* start *
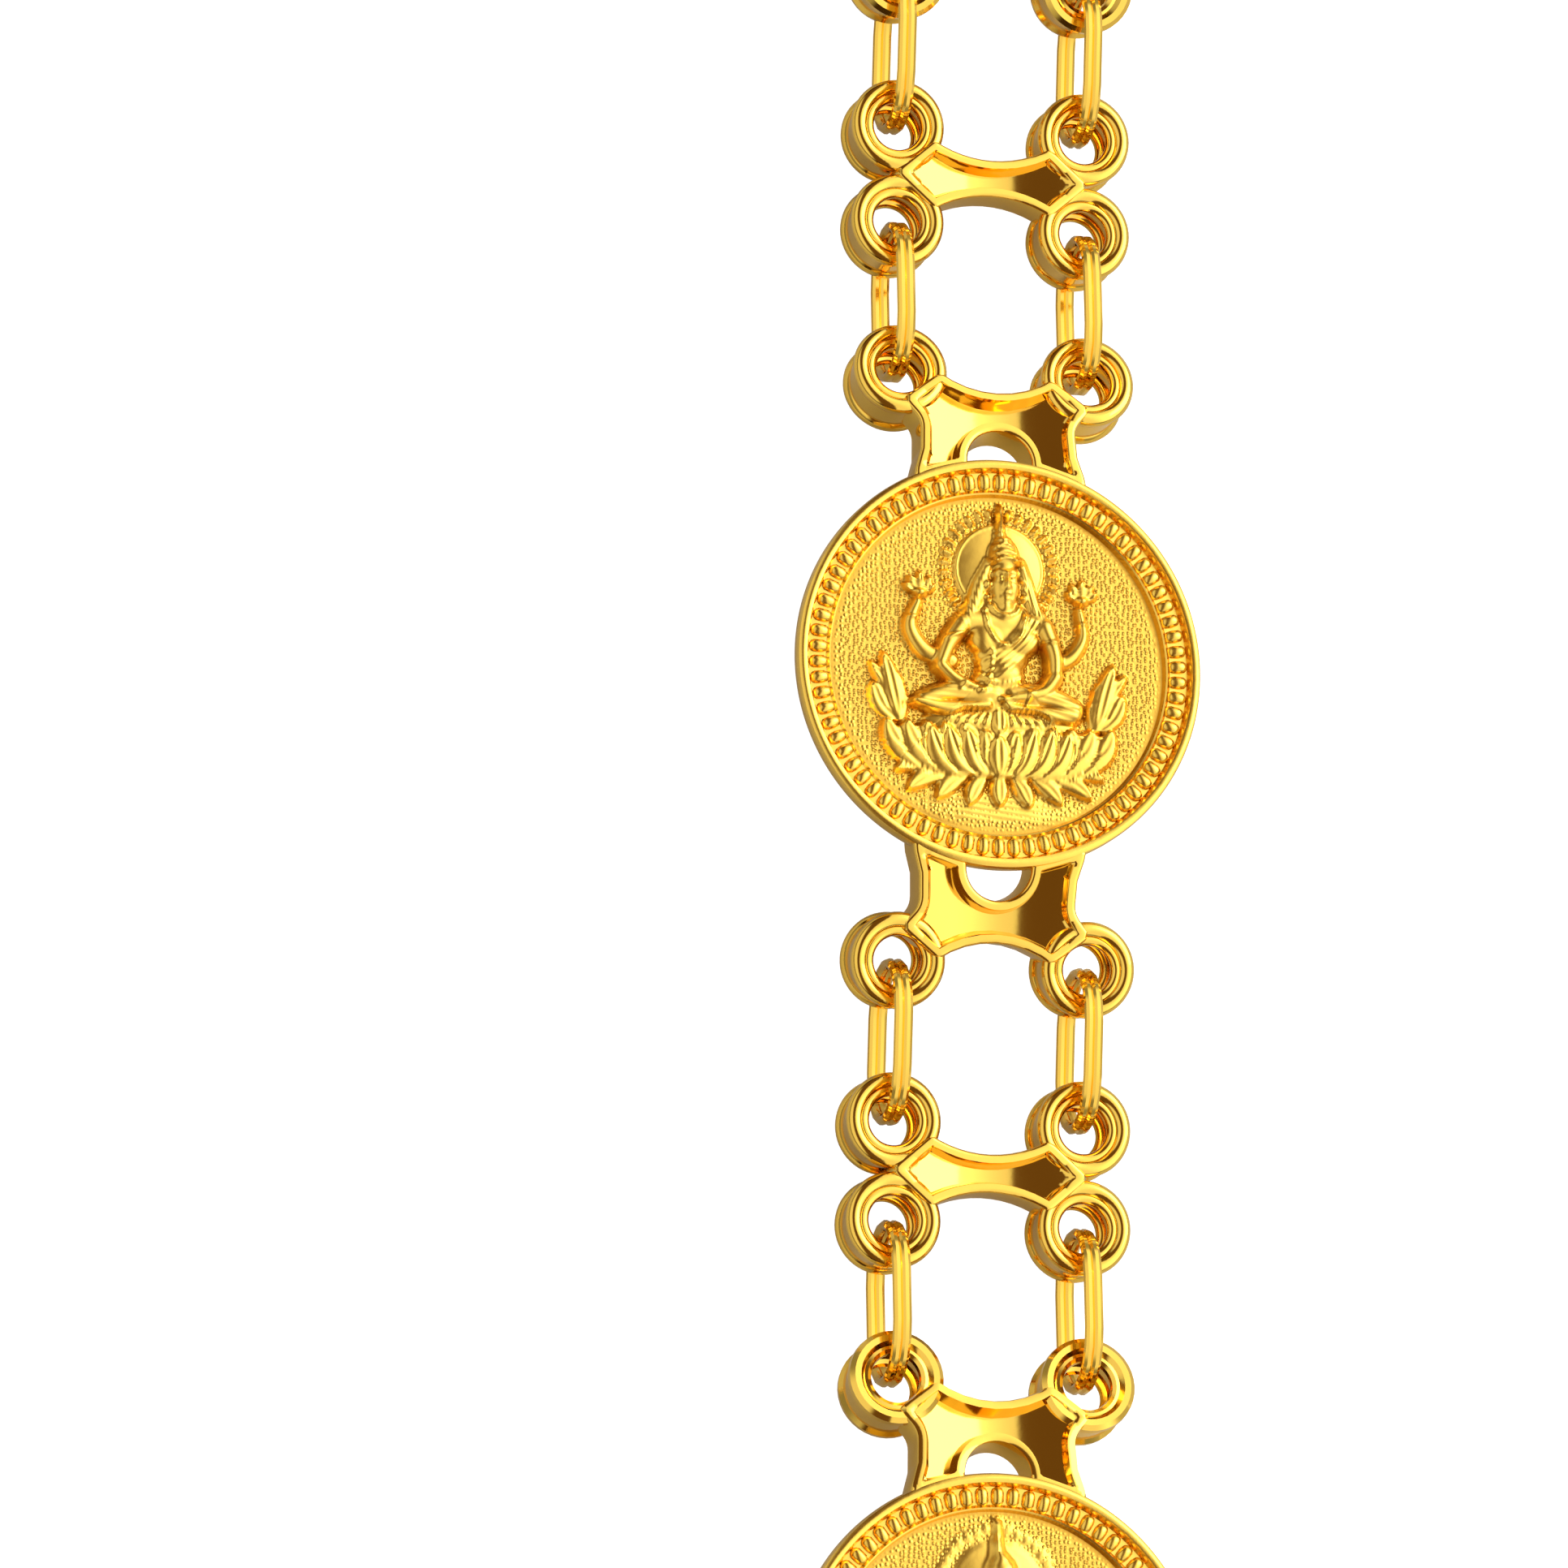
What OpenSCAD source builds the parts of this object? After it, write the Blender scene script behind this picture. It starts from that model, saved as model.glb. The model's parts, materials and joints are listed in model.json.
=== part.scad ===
/* [Chain] */
// Medallions on one straight side of the loop
side_count = 6; // [3:1:9]
// Medallions strictly inside each rounded end of the loop
end_count = 5; // [5:1:9]
// Sideways distance between the two rows of links
row_spacing = 6.08; // [5.8:0.02:6.6]
// Level distance between two joined eyes on a straight side
link_run = 5.05; // [4.95:0.01:5.1]
// Mean level distance between two joined eyes on a rounded end
link_run_end = 4.65; // [4.6:0.01:4.7]
// Drop from an eye of a medallion to an eye of a spacer
eye_drop = 0.44; // [0.3:0.01:0.5]

/* [Link] */
// Outer length of an oval link
link_length = 5.2; // [5.1:0.01:5.3]
// Depth between the middles of a link's front and back bars
link_depth = 3.18; // [3.1:0.02:3.3]
// Radius of each of the two wires of a link
link_wire_r = 0.17; // [0.14:0.01:0.19]
// Distance between the middles of the two wires
link_wire_gap = 0.26; // [0.2:0.01:0.3]

/* [Eye] */
// Radius of an eye to the middle of its wire
eye_r = 1.25; // [1.15:0.01:1.3]
// Radius of the round wire of an eye
eye_wire_r = 0.23; // [0.18:0.01:0.25]
// Distance between the front and back rings of an eye
eye_depth = 1.4; // [1.2:0.02:1.5]

/* [Medallion] */
// Outer radius of the medallion
coin_r = 6.5; // [6.2:0.05:6.8]
// Thickness of the medallion at its rim
coin_t = 1.8; // [1.4:0.05:2.2]
// Height of the upright side below the rim's face
side_h = 0.55; // [0.4:0.05:0.8]
// Radius of the flat back, to which the side narrows
back_r = 6; // [5.8:0.05:6.1]
// Depth of the sunken field below the rim
field_depth = 0.5; // [0.3:0.05:0.7]
// Number of beads in the border
bead_count = 74; // [60:1:76]
// Radius of a bead of the border at its foot
bead_r = 0.23; // [0.18:0.01:0.24]
// Number of beads round the halo
ray_count = 24; // [20:1:32]
// Radius of the smooth halo disc
halo_r = 1.4; // [1.2:0.05:1.6]

/* [Bracket] */
// Distance from the medallion's centre to the middle of an eye, along the bracket
eye_reach = 9.33; // [9.2:0.01:9.5]
// Backward slope of a bracket, in degrees
bracket_slope = 10; // [6:0.5:10]
// Thickness of a bracket plate
plate_t = 1.2; // [0.8:0.05:1.3]
// Distance of the bracket's middle plane behind the medallion's
bracket_back = 0.15; // [0.15:0.05:0.3]
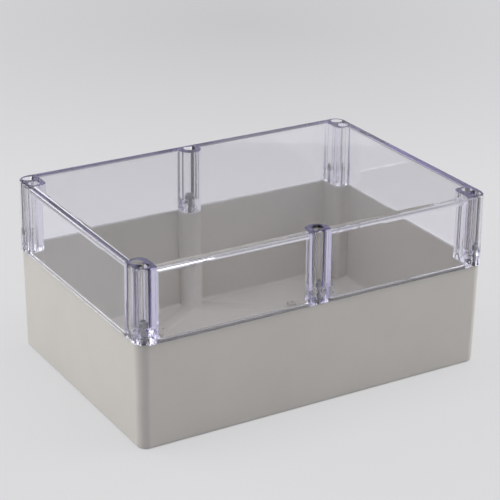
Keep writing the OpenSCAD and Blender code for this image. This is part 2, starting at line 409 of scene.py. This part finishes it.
def studio_sweep():
    """Pale round floor that curves up into a low wall all round; to camera, glossy and transmission rays it
    mostly shows a glow of its own, with painted shade darkening it round a spot behind the object.
    """
    floor_r, cove_r, cove_steps, wall_top = 2.4, 0.5, 8, 0.95
    flat_r = floor_r - cove_r
    flat = [(0, 0), (0.6, 0), (1.4, 0), (flat_r, 0)]
    bends = [math.radians(90 * step / cove_steps) for step in range(cove_steps + 1)]
    cove = [(flat_r + cove_r * math.sin(bend), cove_r - cove_r * math.cos(bend)) for bend in bends]
    f = Finish("sweep_paper")
    mottle = f.noise(3, 2)
    paper = f.node("ShaderNodeBsdfPrincipled", {}, {
        "Base Color": f.blend(mottle, (0.43, 0.43, 0.44), (0.46, 0.46, 0.47)),
        "Roughness": 0.9,
        "Specular IOR Level": 0.2,
    })
    behind = f.node("ShaderNodeMapping", {}, {
        "Vector": f.place(),
        "Location": (-0.76, -1.31, 0),
        "Scale": (1.8, 1.8, 1.8),
    })
    # painted shade: the glow is darker round a spot behind the object and lighter further out
    painted_dim_spot = f.node("ShaderNodeTexGradient", {"gradient_type": "SPHERICAL"}, {"Vector": behind}, output=1)
    glow = f.node("ShaderNodeEmission", {}, {
        "Color": f.blend(painted_dim_spot, (0.765, 0.765, 0.775), (0.585, 0.58, 0.595)),
        "Strength": 1.0,
    })
    seen = sum(f.node("ShaderNodeLightPath", output=ray)
               for ray in ("Is Camera Ray", "Is Glossy Ray", "Is Transmission Ray"))
    glow_share = 0.7      # the rest is paper, which keeps the shadow
    material = f.done(f.node("ShaderNodeMixShader", {}, {0: glow_share * seen, 1: paper, 2: glow}))
    for name, profile in (("studio_floor", flat), ("studio_wall", cove + [(floor_r, wall_top)])):
        piece = lathed(name, profile, 0, 360)
        piece.data.materials.append(material)


def dark_room():
    """Dark curtain round the camera's side, which leaves the clear plastic its dark edges."""
    curtain = lathed("room_curtain", [(2.2, 0), (2.2, 1.4), (1.6, 2.2)], 180, 300)
    f = Finish("curtain_cloth")
    curtain.data.materials.append(f.done(f.node("ShaderNodeBsdfPrincipled", {}, {
        "Base Color": f.blend(f.noise(9, 3), (0.055, 0.05, 0.12), (0.075, 0.07, 0.15)),
        "Roughness": 0.9,
    })))
    curtain.visible_camera = False


def soft_box(name, at, target, width, height, power):
    lamp = bpy.data.lights.new(name, "AREA")
    lamp.shape = "RECTANGLE"
    lamp.size, lamp.size_y = width, height
    lamp.energy = power
    holder = bpy.data.objects.new(name, lamp)
    bpy.context.scene.collection.objects.link(holder)
    holder.location = at
    holder.rotation_euler = (Vector(target) - Vector(at)).to_track_quat("-Z", "Y").to_euler()
    holder.visible_camera = False
    holder.visible_glossy = False    # keeps the lamp's hard outline off the flat lid


studio_sweep()
dark_room()
soft_box("left_behind", (-1.6, 1.0, 1.0), (0, 0, 0.06), 2.9, 1.8, 40)
soft_box("right", (1.75, -0.42, 0.7), (0, 0, 0.06), 2.2, 1.3, 27)
soft_box("overhead", (0, -0.2, 1.65), (0, 0, 0), 1.4, 1.4, 18)


world = bpy.data.worlds.new("studio_air")
bpy.context.scene.world = world
world.use_nodes = True
world.node_tree.nodes["Background"].inputs["Color"].default_value = (0.44, 0.44, 0.45, 1)
world.node_tree.nodes["Background"].inputs["Strength"].default_value = 1.0


# ---------- camera ----------

def set_camera():
    """Long lens above the near left corner."""
    yaw, pitch, roll = math.radians(30.73), math.radians(23.12), math.radians(0.60)
    ahead = Vector((math.sin(yaw) * math.cos(pitch), math.cos(yaw) * math.cos(pitch), -math.sin(pitch)))
    right = Vector((math.cos(yaw), -math.sin(yaw), 0))
    up = right.cross(ahead)
    tilted_right = math.cos(roll) * right + math.sin(roll) * up
    tilted_up = -math.sin(roll) * right + math.cos(roll) * up
    lens = bpy.data.cameras.new("camera")
    lens.sensor_width = 36
    lens.lens = 126.48
    lens.clip_start, lens.clip_end = 0.05, 20
    camera = bpy.data.objects.new("camera", lens)
    bpy.context.scene.collection.objects.link(camera)
    turn = Matrix((tilted_right, tilted_up, -ahead)).transposed()
    camera.matrix_world = Matrix.Translation((-0.5660, -0.9531, 0.5508)) @ turn.to_4x4()
    bpy.context.scene.camera = camera


set_camera()
scene = bpy.context.scene
scene.view_settings.view_transform = "Standard"
scene.cycles.max_bounces = 32
scene.cycles.transmission_bounces = 32
scene.cycles.glossy_bounces = 12
scene.cycles.diffuse_bounces = 5
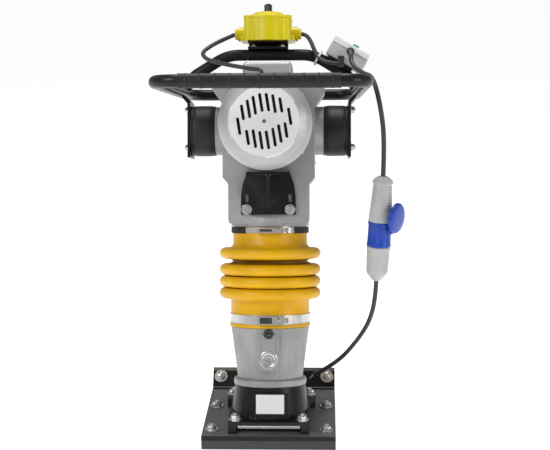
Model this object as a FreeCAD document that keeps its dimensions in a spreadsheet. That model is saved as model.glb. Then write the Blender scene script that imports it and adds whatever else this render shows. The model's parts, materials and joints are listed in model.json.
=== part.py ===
import FreeCAD, Part
import math
import os
import Sketcher
from types import SimpleNamespace
from FreeCAD import Placement, Rotation, Vector

# Electric tamping rammer, millimetres. World: +X operator's right, +Y forward (toe), +Z up, origin at
# the centre of the sole's underside. The ramming axis leans forward; LEAN is the frame of that axis.

SIZES = {
    "lean_angle": 12.0, "axis_y": -34.5, "axis_z": 60.0,
    # sole and foot
    "sole_width": 285.0, "sole_back": 150.0, "sole_front": 162.6, "pad_thick": 20.0,
    "sole_steel": 10.0, "toe_length": 64.6, "toe_angle": 52.0, "sole_bolt_x": 122.5,
    "base_half": 86.0, "base_height": 26.0, "base_back": 136.0, "base_front": 66.0,
    "cone_low": 86.0, "cone_top": 77.0, "cone_height": 44.0,
    "bolt_shank": 6.0, "bolt_hex": 10.0, "washer_radius": 15.0,
    # spring housing and springs
    "ring_radius": 79.0, "waist_radius": 71.0, "flare_radius": 86.0, "spigot_radius": 81.6,
    "tube_outer": 62.0, "tube_inner": 54.0, "tube_height": 272.0, "spring_wire": 5.0,
    "spring_coil": 44.0, "rod_radius": 14.0, "piston_radius": 53.9,
    # bellows and clamps
    "bellows_ring": 98.7, "bellows_fold": 12.0, "bellows_wall": 3.6, "low_neck": 86.0, "high_neck": 81.0,
    # crankcase
    "lip_radius": 85.0, "case_depth": 160.0, "case_wall": 10.0, "bore_radius": 60.0, "cover_thick": 10.0,
    "boss_radius": 52.5, "sleeve_outer": 71.0, "sleeve_inner": 62.1, "sleeve_neck": 77.0,
    # drive
    "motor_height": 601.0, "motor_radius": 88.0, "motor_wall": 10.0, "cowl_radius": 95.0,
    "cowl_disc": 70.0, "cowl_front": 271.0, "shaft_radius": 12.0, "stator_bore": 46.0,
    "rotor_radius": 45.0, "gear_module": 2.5, "pinion_teeth": 14.0, "gear_teeth": 52.0,
    "gear_width": 18.0, "crank_throw": 28.0, "crank_pin": 9.0, "crank_shaft": 14.0, "rod_length": 95.0,
    "rod_eye": 20.0, "rod_small_eye": 15.0, "wrist_pin": 7.0, "rod_thick": 18.0,
    # handle
    "tube_radius": 12.5, "grip_radius": 14.5, "bar_half": 198.0, "bar_near": -459.0, "bar_height": 663.0,
    "cross_half": 190.0, "cross_far": 130.0, "cross_height": 687.0, "arch_height": 768.0,
    "arch_half": 95.0, "arch_depth": 45.0, "rubber_radius": 55.0, "rubber_length": 53.0,
    "plate_x": 170.0, "plate_thick": 6.0,
    # electrics
    "box_x": -5.5, "box_low": 797.0, "box_high": 845.0, "isolator_length": 88.0, "isolator_height": 44.0,
    "isolator_depth": 62.0, "isolator_tilt": 30.0, "lead_radius": 4.6, "cord_radius": 5.0,
    "coupling_radius": 23.0, "collar_radius": 25.5, "plug_radius": 24.0,
}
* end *
§ **EXERCISE REQUIREMENTS**
Reproduce exactly the lines from the one containing "Model this object" through the one containing "from FreeCAD import", inclusive, and nothing else.

§ **EXPECTED OUTPUT**
Model this object as a FreeCAD document that keeps its dimensions in a spreadsheet. That model is saved as model.glb. Then write the Blender scene script that imports it and adds whatever else this render shows. The model's parts, materials and joints are listed in model.json.
=== part.py ===
import FreeCAD, Part
import math
import os
import Sketcher
from types import SimpleNamespace
from FreeCAD import Placement, Rotation, Vector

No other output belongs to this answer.